Might Could Have Used A Little More Planning

     Jamie Carlos Hernandez, a 41-year-old Ferndale man was jailed Wednesday after he allegedly robbed a store while wearing his son's Darth Vader mask. What gave him away? The idiot forgot to put his mask on BEFORE he entered the store.
     According to Ferndale police, Hernandez entered a Get 'N Go Market convenience store around 1:35 a.m. Monday, intending to use the dark side of the force on the store clerk. He reportedly walked into the store and then fumbled with his son's Darth Vader mask while several security camera were trained on his image.
     Investigators say Hernandez initially tried to place the mask on his face backwards, as cameras recorded each dopey move. Once he figured out which direction the mask was intended to face, he proceeded to the checkout counter where he threatened a clerk with a butcher knife, demanding cash.
     Detectives circulated pictures of Hernandez's face, taken from the surveillance video. Several anonymous tips led police to Hernandez's home, where he lives with his wife and child.
     Hernandez was booked into jail and charged with armed robbery.
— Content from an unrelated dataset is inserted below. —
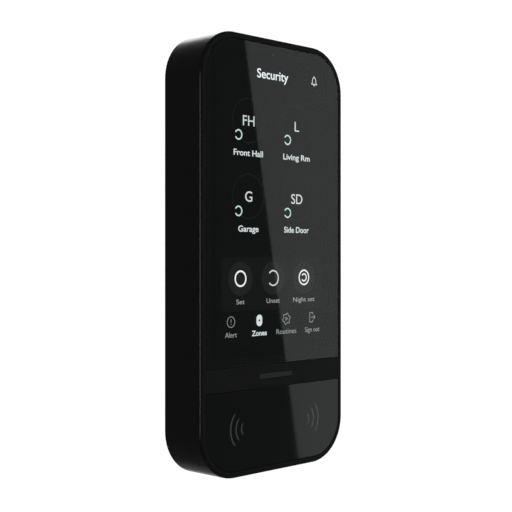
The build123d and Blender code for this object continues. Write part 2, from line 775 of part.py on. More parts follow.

His bond was set at $50,000. If convicted, he could face up to life in prison.

Friday, September 17, 2010

You Did WHAT ????

     From my book, "Blue Lights and Sirens - The Lighter Side of Law Enforcement"

     Officer Hardy had worked as a dispatcher for our department for about 2 years but had his heart set on coming to patrol division.  When the opportunity came, he easily passed all the requirements and soon took his place on our shift fulfilling patrol duties.  But his one minor drawback was that he would often select the wrong word for what he was trying to say.
  
     One particular hot, late August day, a young heifer had escaped from the area stockyard and had made her way onto the very busy 4-lane that passed through our town.  Three of us, including Hardy, responded to try to corral the critter and get her back into the yard.

      For about an hour we chased the frightened animal through snake, mosquito and tick infested woods.  Assisting us were some area cowboys who came with ropes, a local vet and numerous employees of the stockyard; a couple armed with tranquilizer guns.

     The radio cracked with an announcement that the heifer had crossed back over the highway into a dry creek bed.  I ran to my car and went immediately to the area in hopes of driving the critter back toward the yard.  When I called in my position, for the benefit of those assisting, our fine, young, Officer Hardy responded so that everyone with a scanner could hear, " Unit 106 you can discontinue; we have the animal seduced".  It was my hopes that he meant "sedated".

Thursday, September 16, 2010

Where It All Began

Several years ago I began a career in law enforcement.  During that time, I personally encountered hundreds of the dumbest people in the world; or more correctly, their actions were dumb.  This blog is simply about real people, real incidents, and real stupidity.  And to be perfectly fair, many of these incidents involve police officers, deputy sheriffs, state troopers and even judges.  To preserve integrity, in some instances, only the first letter of the last name will be given. 
Many of these stories are from my yet to be published book titled, "Blue Lights and Sirens - The Lighter Side of Law Enforcement".  These are incidents that I have personal knowledge of their authenticity; I knew the people, worked with the people, and often was the culprit.
I want to thank a good friend who began my thinking of this blog, even though she wasn't aware of it. This young lady is an area attorney with a wonderful sense of humor.  She too, has a blog of a similar nature that I will provide a link for your enjoyment as well.
And that's where we begin.  I hope you enjoy the stories and the humor they provide and I hope you will become a regular follower.